**SHORT EXERCISE**. Reproduce exactly the lines below, from the first through the one containing "tray_z = 12; // [11:0.5:13]", and nothing more.

**RAW DATA**.

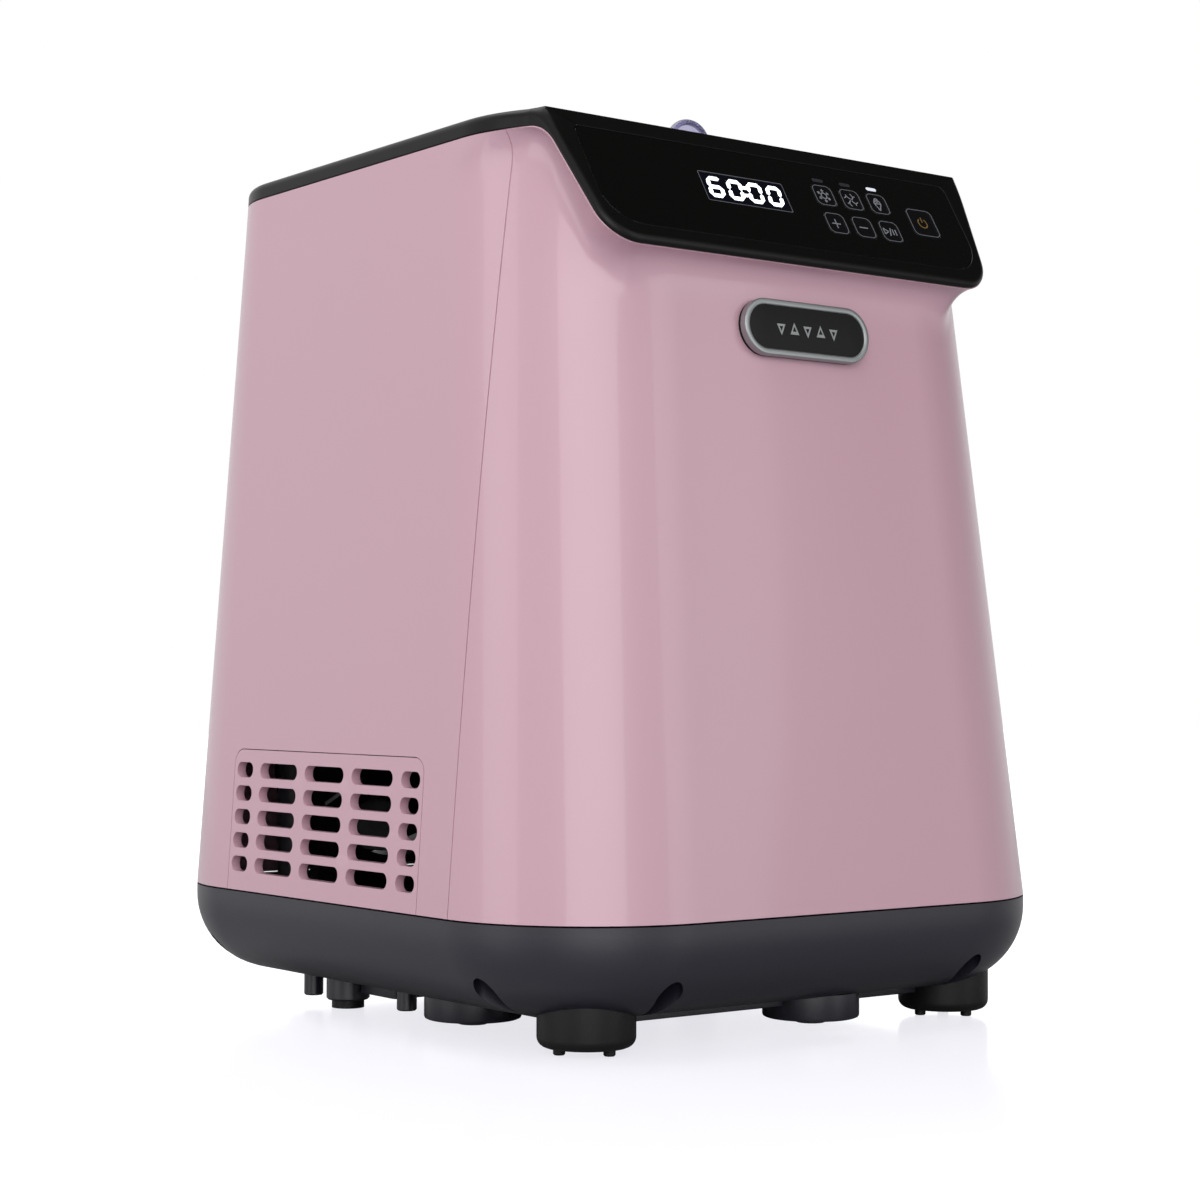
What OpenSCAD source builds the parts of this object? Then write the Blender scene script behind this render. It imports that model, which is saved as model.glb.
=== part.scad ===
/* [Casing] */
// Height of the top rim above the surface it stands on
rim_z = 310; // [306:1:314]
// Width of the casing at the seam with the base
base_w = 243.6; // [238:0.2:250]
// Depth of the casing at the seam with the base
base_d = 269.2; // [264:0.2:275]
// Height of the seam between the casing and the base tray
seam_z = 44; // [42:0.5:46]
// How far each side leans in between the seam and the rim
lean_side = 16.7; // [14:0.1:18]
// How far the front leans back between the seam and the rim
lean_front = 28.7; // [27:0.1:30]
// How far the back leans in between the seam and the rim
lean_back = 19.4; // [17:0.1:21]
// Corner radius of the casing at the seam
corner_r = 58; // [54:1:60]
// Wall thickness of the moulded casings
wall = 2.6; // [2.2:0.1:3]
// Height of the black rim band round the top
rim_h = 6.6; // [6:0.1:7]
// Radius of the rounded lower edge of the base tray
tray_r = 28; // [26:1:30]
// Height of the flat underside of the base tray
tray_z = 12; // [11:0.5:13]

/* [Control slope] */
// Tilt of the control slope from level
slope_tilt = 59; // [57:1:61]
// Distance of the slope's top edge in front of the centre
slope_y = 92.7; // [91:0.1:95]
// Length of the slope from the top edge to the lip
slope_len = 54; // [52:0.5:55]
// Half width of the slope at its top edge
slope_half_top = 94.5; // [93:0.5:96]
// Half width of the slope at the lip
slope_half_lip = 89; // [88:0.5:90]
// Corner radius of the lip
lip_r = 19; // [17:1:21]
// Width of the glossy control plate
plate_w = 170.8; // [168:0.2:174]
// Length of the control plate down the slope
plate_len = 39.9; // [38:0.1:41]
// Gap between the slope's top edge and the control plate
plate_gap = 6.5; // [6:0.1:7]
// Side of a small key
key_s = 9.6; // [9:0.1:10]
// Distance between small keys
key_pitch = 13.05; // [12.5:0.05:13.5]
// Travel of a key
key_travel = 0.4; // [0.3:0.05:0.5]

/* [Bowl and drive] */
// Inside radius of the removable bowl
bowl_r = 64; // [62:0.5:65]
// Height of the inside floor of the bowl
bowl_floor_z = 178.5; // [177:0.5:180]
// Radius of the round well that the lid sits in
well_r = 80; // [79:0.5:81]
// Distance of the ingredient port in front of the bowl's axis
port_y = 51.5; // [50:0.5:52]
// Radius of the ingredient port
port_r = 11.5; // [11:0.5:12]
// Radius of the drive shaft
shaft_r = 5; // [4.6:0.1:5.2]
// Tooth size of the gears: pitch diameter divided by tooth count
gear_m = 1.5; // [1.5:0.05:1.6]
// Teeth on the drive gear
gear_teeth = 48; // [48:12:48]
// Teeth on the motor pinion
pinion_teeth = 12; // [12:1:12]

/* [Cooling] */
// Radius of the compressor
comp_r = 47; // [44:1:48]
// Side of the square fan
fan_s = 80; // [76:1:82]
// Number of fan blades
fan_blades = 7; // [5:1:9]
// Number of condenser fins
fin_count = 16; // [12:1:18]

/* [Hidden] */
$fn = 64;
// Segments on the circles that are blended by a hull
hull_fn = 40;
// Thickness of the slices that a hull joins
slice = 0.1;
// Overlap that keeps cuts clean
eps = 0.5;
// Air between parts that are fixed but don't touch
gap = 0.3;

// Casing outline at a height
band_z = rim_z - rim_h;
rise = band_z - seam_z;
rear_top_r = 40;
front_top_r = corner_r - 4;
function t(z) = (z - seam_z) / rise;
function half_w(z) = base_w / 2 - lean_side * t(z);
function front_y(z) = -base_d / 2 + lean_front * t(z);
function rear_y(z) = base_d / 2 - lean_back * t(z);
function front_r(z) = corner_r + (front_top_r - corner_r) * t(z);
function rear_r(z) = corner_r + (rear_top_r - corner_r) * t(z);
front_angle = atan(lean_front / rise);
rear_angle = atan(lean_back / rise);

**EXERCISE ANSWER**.
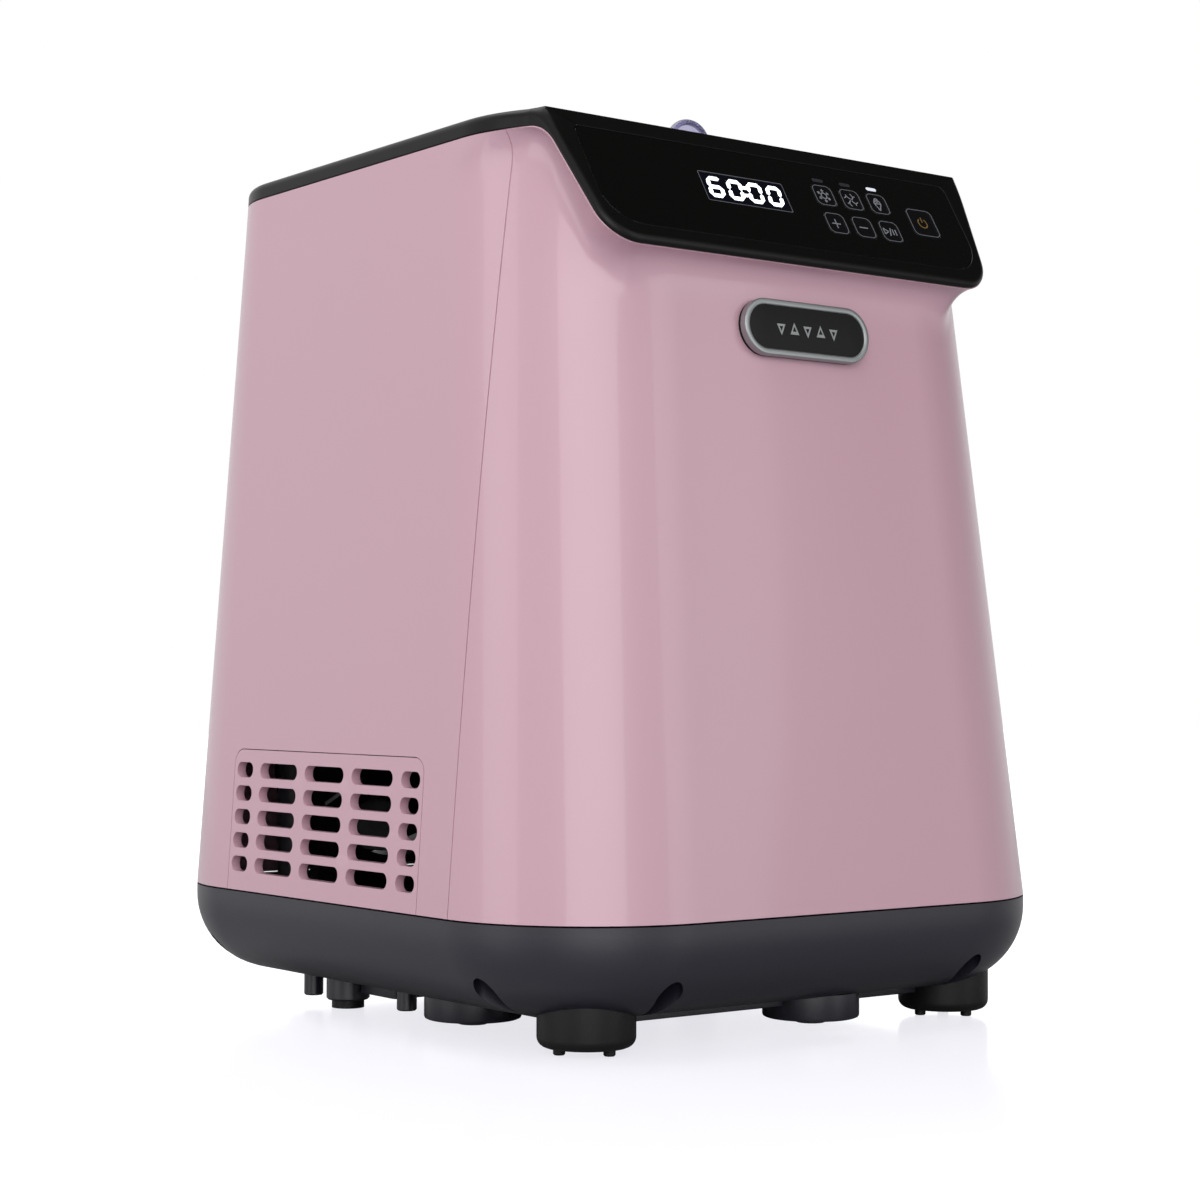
What OpenSCAD source builds the parts of this object? Then write the Blender scene script behind this render. It imports that model, which is saved as model.glb.
=== part.scad ===
/* [Casing] */
// Height of the top rim above the surface it stands on
rim_z = 310; // [306:1:314]
// Width of the casing at the seam with the base
base_w = 243.6; // [238:0.2:250]
// Depth of the casing at the seam with the base
base_d = 269.2; // [264:0.2:275]
// Height of the seam between the casing and the base tray
seam_z = 44; // [42:0.5:46]
// How far each side leans in between the seam and the rim
lean_side = 16.7; // [14:0.1:18]
// How far the front leans back between the seam and the rim
lean_front = 28.7; // [27:0.1:30]
// How far the back leans in between the seam and the rim
lean_back = 19.4; // [17:0.1:21]
// Corner radius of the casing at the seam
corner_r = 58; // [54:1:60]
// Wall thickness of the moulded casings
wall = 2.6; // [2.2:0.1:3]
// Height of the black rim band round the top
rim_h = 6.6; // [6:0.1:7]
// Radius of the rounded lower edge of the base tray
tray_r = 28; // [26:1:30]
// Height of the flat underside of the base tray
tray_z = 12; // [11:0.5:13]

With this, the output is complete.